Thursday, February 24, 2011

Choosing an Entity Structure




One of the first questions a new business owner must consider is what type of entity structure is best for their particular business. As if it isn’t stressful enough with all the decisions needed to be made when you first start your business, deciding what business entity can often be very overwhelming. It is beneficial to seek out a professional’s advice in helping to analyze which structure is the right fit.

PacWest Accounting assists many new businesses in making those often difficult decisions in the beginning stages. Here is a brief outline of the most popular types of entity structures

1. Sole Proprietorship: The most popular entity structure among small business owners; it is the most basic of the entities and meant solely for a single individual opening a business. Sole proprietorships have limited life, meaning that the business ceases once the owner is no longer alive. It is the easiest to file for a license, and a major benefit is single taxation, meaning that profits flow-through directly to the owner’s personal tax return.

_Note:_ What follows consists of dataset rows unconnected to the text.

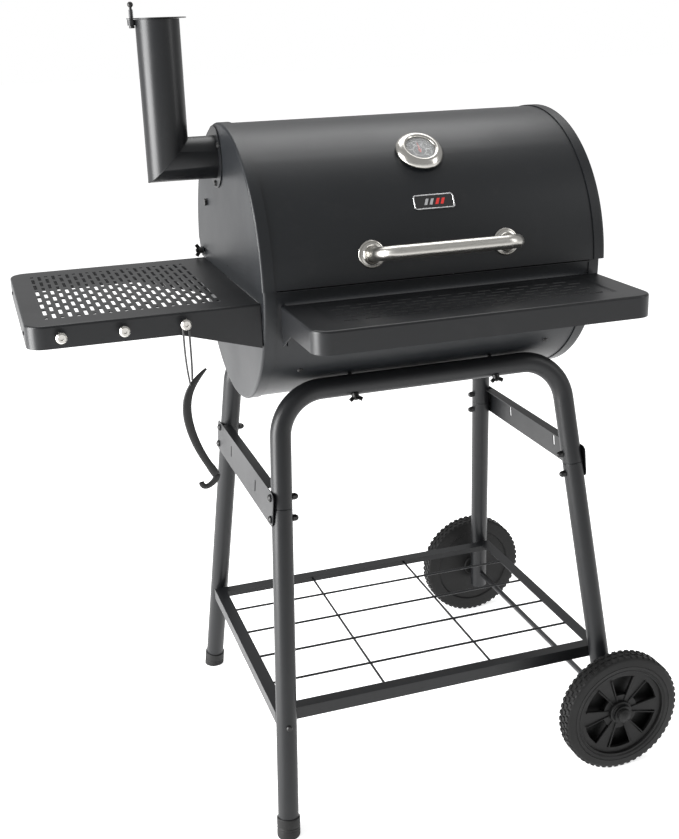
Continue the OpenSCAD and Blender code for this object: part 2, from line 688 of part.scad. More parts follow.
// Takes the lid's lowest edge off: a thin strip in front and a deeper one at the back.
module lid_trim() {
  translate([0, -500, axis_z - 10]) cube([1000, 1000, 22], center = true);
  translate([-500, 60, axis_z - 10]) cube([1000, 300, back_trim + 10]);
}
module lid_cap(sx) {
  side = sx < 0 ? 1 : 0;
  color(black) difference() {
    union() {
      mirror([side, 0, 0]) difference() {
        half_turn() cap_section(lid_cap_r, lid_end_x, rim_w);
        lid_trim();
      }
      mirror([side, 0, 0]) translate([lid_end_x - sheet, 0, 0]) along_x(0, sheet) polygon([
        [55, axis_z + back_trim + 1], [55, axis_z + 1], [pivot_y - 12, axis_z + 1],
        for (a = [180:15:330]) [pivot_y + 10 * cos(a), pivot_z + 10 * sin(a)],
        [lid_cap_r - 5, axis_z + back_trim + 1]
      ]);
    }
    translate([0, pivot_y, pivot_z]) rotate([0, 90, 0]) cylinder(r = 3 + fit, h = 1000, center = true);
    translate([0, 124, 919]) rotate([0, 90, 0]) cylinder(r = 3.2, h = 1000, center = true);
    if (sx < 0) {
      translate([-lid_end_x, flue_y, flue_z]) rotate([0, 90, 0]) cylinder(r = flue_r - 2, h = 20, center = true);
      flange_bolts_at() cylinder(r = 2.8, h = 20, center = true);
    }
  }
}
module lid_left_cap() { lid_cap(-1); }
module lid_right_cap() { lid_cap(1); }
// A screw and nut through each lid cap, well above the pivot.
module lid_cap_bolts() {
  color(black) for (sx = [-1, 1]) translate([sx * lid_end_x, 124, 919]) rotate([0, sx * 90, 0]) {
    translate([0, 0, 0.1]) hex(10, 4);
    translate([0, 0, -12]) cylinder(r = 3, h = 13);
  }
}

// The two bolts that the lid turns on, and the wing nuts that hold it.
module hinge_bolts() {
  color(black) for (sx = [-1, 1]) translate([sx * (bowl_end_x - sheet), pivot_y, pivot_z])
    rotate([0, sx * 90, 0]) {
      translate([0, 0, -4.1]) cylinder(r1 = 5, r2 = 6, h = 4);
      translate([0, 0, -1]) cylinder(r = 3, h = lid_end_x - bowl_end_x + sheet + 12);
    }
}
module hinge_wing_nuts() {
  color(black) for (sx = [-1, 1]) translate([sx * (lid_end_x + gap), pivot_y, pivot_z])
    rotate([0, sx * 90, 0]) wing_nut(3);
}

// ---- handle ----

handle_reach = 59;        // from the lid's sheet to the grip's centre line
handle_bend = 28;
escutcheon_h = 9;
// Draws in the handle's own plane: X along the lid, +Z out of it.
module handle_frame() { on_lid(0, handle_angle, lid_r) children(); }
module lid_handle() {
  r = handle_d / 2;
  inner = r - 2;
  color(steel) handle_frame() {
    pipe([-handle_x + handle_bend, 0, handle_reach], [handle_x - handle_bend, 0, handle_reach], r, inner);
    for (side = [0, 1]) mirror([side, 0, 0]) {
      bend([handle_x - handle_bend, 0, handle_reach - handle_bend], handle_bend, r, inner, 0, 90);
      difference() {
        translate([handle_x, 0, 1.5]) cylinder(r = r, h = handle_reach - handle_bend - 1.5);
        translate([handle_x, 0, 12]) cylinder(r = inner, h = handle_reach);
        translate([handle_x, 0, 0]) cylinder(r = 3.1, h = 14);
      }
    }
  }
}
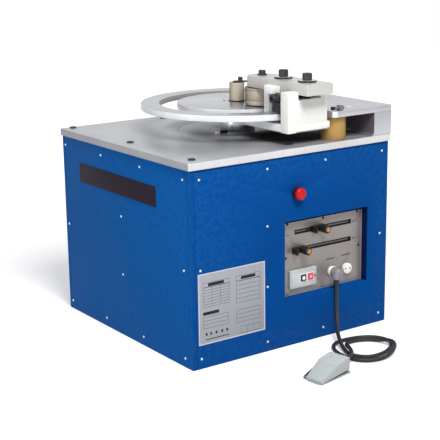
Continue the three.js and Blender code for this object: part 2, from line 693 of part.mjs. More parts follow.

However, the owner of the business assumes unlimited liability, meaning that he or she is personally liable for any debts the business might face. Creditors and individuals can go after your personal assets if business assets are insufficient in fulfilling obligations. This factor makes sole proprietorships the riskiest business model an entrepreneur can assume

2. Partnerships are essentially sole proprietorships for businesses where there are two or more owners. Unlimited liability is still present, and for the most basic partnership all owners assume equal liability. Partnerships also possess limited life, so transfer of ownership after a partner’s death can become logistically difficult.

3. Corporations are owned by shareholders of a company. Managers control day-to-day operations of the company, and may or may not hold company shares. One of primary reasons to incorporate is the benefit of limited liability. Corporations are seen as living entities, and therefore liability is limited to the corporation itself. Because the corporation is an entity, it assumes unlimited life, and shares can easily be sold or transferred.

Corporations are not perfect, though. The largest disadvantage of forming a corporation is what is known as double taxation. The corporation pays taxes based on its profits just as a sole proprietorship or partnership does. Those profits are then distributed to shareholders in the form of dividends. Dividends themselves are then also taxed.

4. S Corporations are corporations that elect to pass corporate income, losses, deductions and credit through to the shareholders and assessed tax on their individual income tax rates. One of the greatest benefits is the avoidance of the double taxation of corporate income. In order to qualify as an S corporation, the business must be a domestic corporation, have no more than one hundred shareholders and issue only one class of stock.

5. A Limited Liability Company (LLC) is a business structure allowed by state statute and is popular because of the limited personal liability for the debts and actions of the LLC similar to corporations. Most states do not restrict ownership so members can be individuals as well as corporation, other LLC’s and foreign entities.